Sul mondo delle criptovalute, si è abituati a due tipici approcci diametralmente opposti ed egualmente polarizzati: l’ingiustificato entusiasmo o l’incrollabile diffidenza. Entrambe le posizioni sono solitamente sorrette da una carente (per non dire inesistente) consapevolezza sul funzionamento del settore. I media, sottolinea un articolo de Il Post, hanno giocato in questa partita un duplice ruolo: da un lato, hanno assunto un atteggiamento di indefesso pessimismo; dall’altro lato, hanno contribuito a diffondere il fenomeno amplificandone l’importanza e, conseguentemente, alimentando la curiosità e l’entusiasmo. Ma il ruolo di protagonista è spettato ai social media e personaggi quali Elon Musk e il suo ben noto “ciclo dell’hype”, tra promesse, delusioni e redenzioni. Cui si aggiungono le numerose celebrità che hanno espresso il loro sostegno agli NFT, il cui interesse appare tuttavia spesso affatto genuino: molti sono infatti investitori delle principali piattaforme di scambio, quali Opensea. Numerose testate recentemente costituite, dedicate alla blockchain e alle sue applicazioni, non prevedono poi alcuna norma deontologica per evitare conflitti di interessi sugli investimenti, né regolano i rapporti tra investitori, pubblicitari e fonti. Testate, oltretutto, la cui sopravvivenza dipende direttamente dalla crescita del settore. Il medesimo ruolo dell’hype ha altresì riguardato gli annunci di numerose aziende, Meta in testa, sul metaverso: descritto come imminente, ma in realtà ancora inesistente. Con conseguenti bolle speculative fondate sul nulla, incrementando il valore azionario di aziende in realtà non profittevoli e finanziariamente non sostenibili. Un esempio recentemente discusso è Uber, che continua ad attrarre investitori per la sua ambiziosa mission nonostante, secondo numerosi esperti, non sarà mai in grado di recuperare l’enorme debito accumulato (circa 30 miliardi di dollari di perdite).

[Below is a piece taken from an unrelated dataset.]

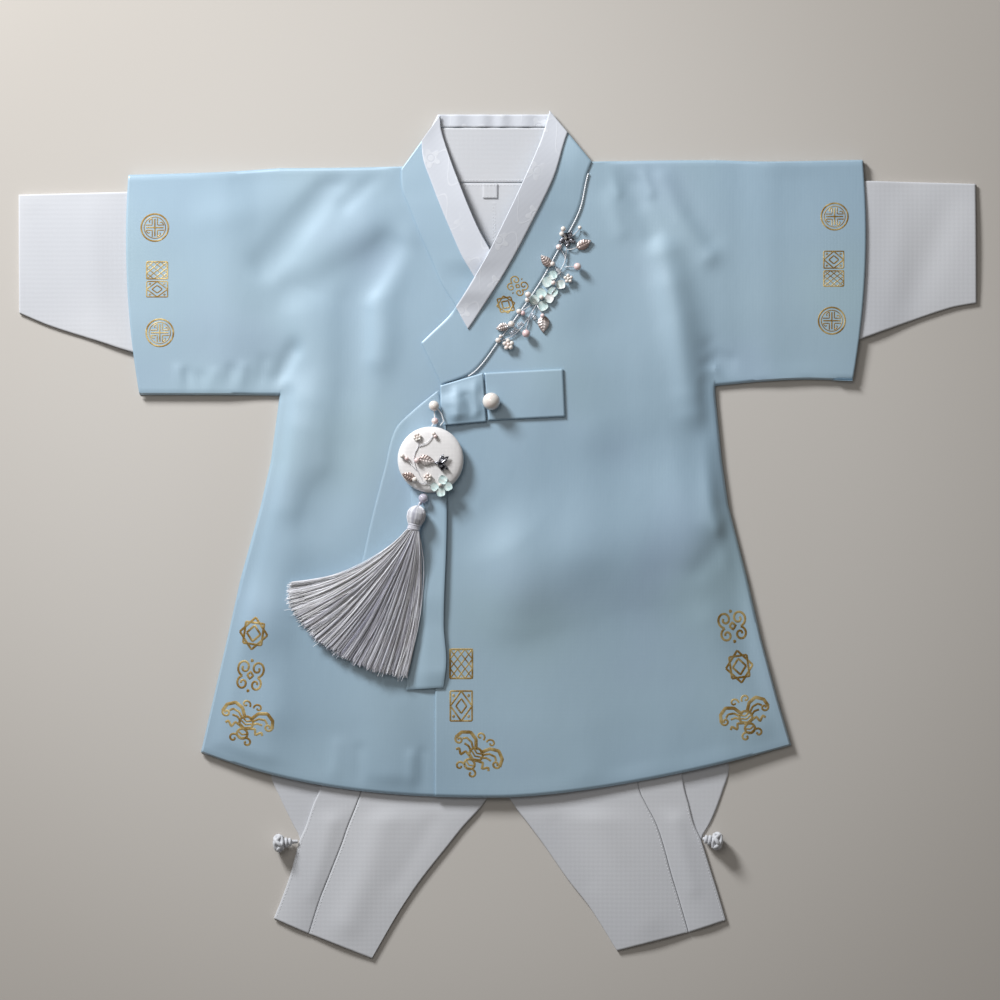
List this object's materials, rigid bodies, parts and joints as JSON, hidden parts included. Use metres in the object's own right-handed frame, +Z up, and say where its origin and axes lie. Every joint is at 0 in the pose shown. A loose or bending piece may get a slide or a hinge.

La giustizia in mano ai media


Il fatto che i mezzi di comunicazione della postmodernità spingano alla frettolosità di giudizio è cosa nota, ma quando si parla di giustizia la questione è più delicata. Come ha analizzato il Sole 24 ore, commentando la recente uscita dell’indagine di Vittorio Manes, Giustizia mediatica (il Mulino), esiste ormai un fenomeno detto “populismo penale” che altro non sarebbe che la narrazione del sistema penale attraverso i media e come questa influenzerebbe le decisioni dei tribunali. Quando un processo è comunicato pubblicamente in ogni suo dettaglio è conseguenza naturale che ogni spettatore crei dentro di sé una propria opinione che, però, se condivisa dalla maggior parte del pubblico, può diventare tanto forte da spingere il giudice ad optare per una decisione piuttosto che per un’altra. Se vengono considerate la privazione preventiva della libertà, la presunzione di colpevolezza e la gogna mediatica, una successiva assoluzione farebbe perdere di credibilità la giustizia disorientando il pubblico, ancor di più se si considera l’esposizione mediatica dell’accusa attraverso social network, interviste e talk show. La comunicazione mai come in questi casi appare polarizzata, ogni fazione sostiene le proprie ragioni e si immedesima in personaggi pubblici che divulgano le proprie idee. Emblematico, a questo proposito, il caso del processo Depp-Heard che ha incoraggiato influencer a raccontarne e commentarne l’evoluzione (vedi Editoriale 86). Ne consegue, quindi, che l’impatto della comunicazione mediatica possa influire negativamente sia sulla narrazione pubblica della vicenda sia sul confronto e nella valutazione in sede processuale.



Gara di filantropia


Gli importi donati alle redazioni del Regno Unito stanno aumentando e la filantropia è una crescente fonte di entrate per i giornali. Secondo una ricerca di Press Gazette, dal 2019 a oggi il giornalismo in UK ha ricevuto almeno 77 milioni di sterline in donazioni; lo studio si basa su dati forniti da alcuni finanziatori e beneficiari, nonché su documenti messi a disposizione dalla Charity Commission e da 360Giving. La ricerca include anche il sostegno al giornalismo da parte dei giganti della tecnologia come Google e Facebook. Nonostante le cifre molto alte, però, i dati mostrano come il record di finanziamenti ai giornali sia detenuto dagli Stati Uniti. La ricerca di Press Gazette, infatti, per avere un quadro internazionale, si estende oltre oceano andando ad analizzare le sovvenzioni riportate in un database dalla rete di donatori statunitensi Media Impact Funders. I dati mostrano come le redazioni di tutto il mondo abbiano raccolto un record di 619,5 milioni di dollari (518 milioni di sterline) da donatori nel 2020 (i dati per gli anni successivi non sono stati completamente riportati). Sebbene sia più probabile che i Media Impact Funders con sede a Filadelfia ricevano informazioni sui dati dagli Stati Uniti, i dati mostrano come gli USA, che hanno una forte cultura di donazione filantropica alle notizie, guidino il mondo con un ampio margine. I sedici principali finanziatori infatti sono basati negli Stati Uniti. L'elenco è in cima alla lista della Ford Foundation che ha fornito 271 milioni di dollari per sostenere il giornalismo dal 2009;  beneficiari includono il Global Investigative Journalism Network e il Center for Investigative Reporting. Il più grande finanziatore del Regno Unito riportato nel database, Arcadia, ha invece concesso sovvenzioni per un totale di 10,3 milioni di dollari.